State Representative
In the Michigan House of Representatives, Smith has introduced bills on a wide range of topics.

She served in the Michigan House from January 1, 2005 until December 31, 2010, having been unable to retain her House seat in 2010 due to term limits.

Gubernatorial candidate

Representative Smith has announced her candidacy for governor in 2010.  According to her campaign site, "As governor, Alma's policies and budgets will support full access to health care for each resident, equal education access and opportunity from preschool to grad school, a safe and clean environment, vital urban centers, a healthy business sector, protection for civil rights and civil liberties and full inclusion for each citizen in Michigan's benefits and opportunities."
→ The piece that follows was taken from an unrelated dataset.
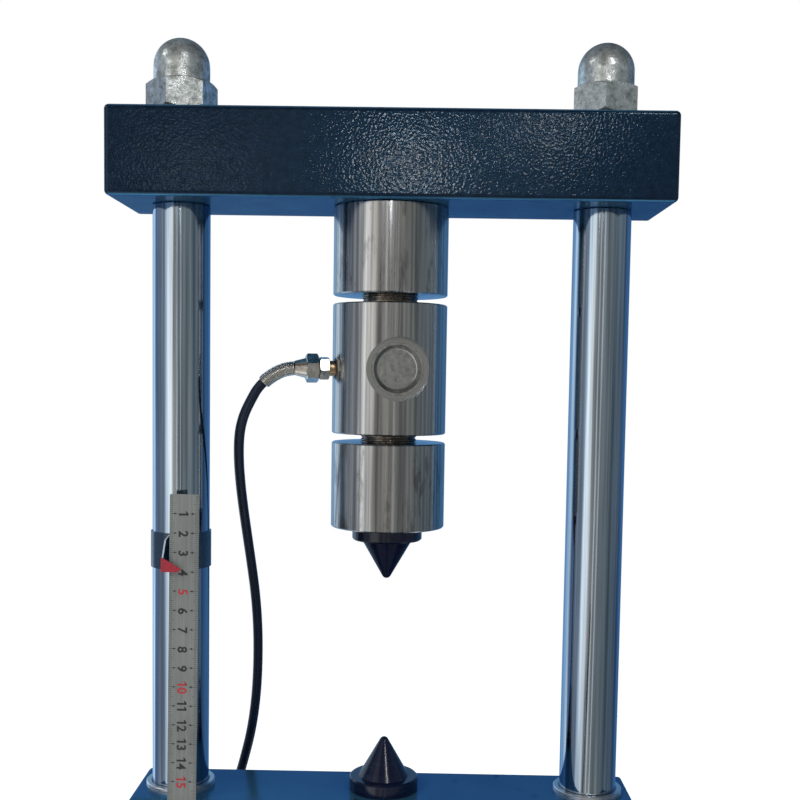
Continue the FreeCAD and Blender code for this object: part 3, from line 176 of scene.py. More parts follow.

On May 10, one day before the filing deadline for the primary, Smith announced that although she was “well on the path” to collecting enough signatures (15,000) to qualify, she had decided not to submit them. In a statement, she said that she shared a “concern of splitting the progressive vote and ending up with a candidate that does not represent core Democratic values.” “Democrats need to unify behind a candidate and I have come to believe that my continued candidacy would only serve to divide us further,” Smith said.

Family
Smith is a member of a prominent Ann Arbor political family. Her father, Albert H. Wheeler, was mayor of Ann Arbor from 1975 to 1978, and the first African American to hold that position. Her sister, Nancy Francis, has served as a Washtenaw County probate judge since 1990. Her son, Conan, served as a Washtenaw County commissioner, and was elected Chairperson of the Ann Arbor City Democratic Party in December 2008. Conan's wife, Rebekah Warren, currently represents the 18th District in the Michigan Senate, a seat Smith previously held.

References

External links
Alma Wheeler Smith's Michigan House Democrats Web Site
Gubernatorial campaign site
 Arbor Update, 25 June 2004 - Alma Wheeler Smith to be honored this Saturday at Democratic Social
 Judy McGovern, "08 election another milestone for political family," Ann Arbor News, 8 November 2008.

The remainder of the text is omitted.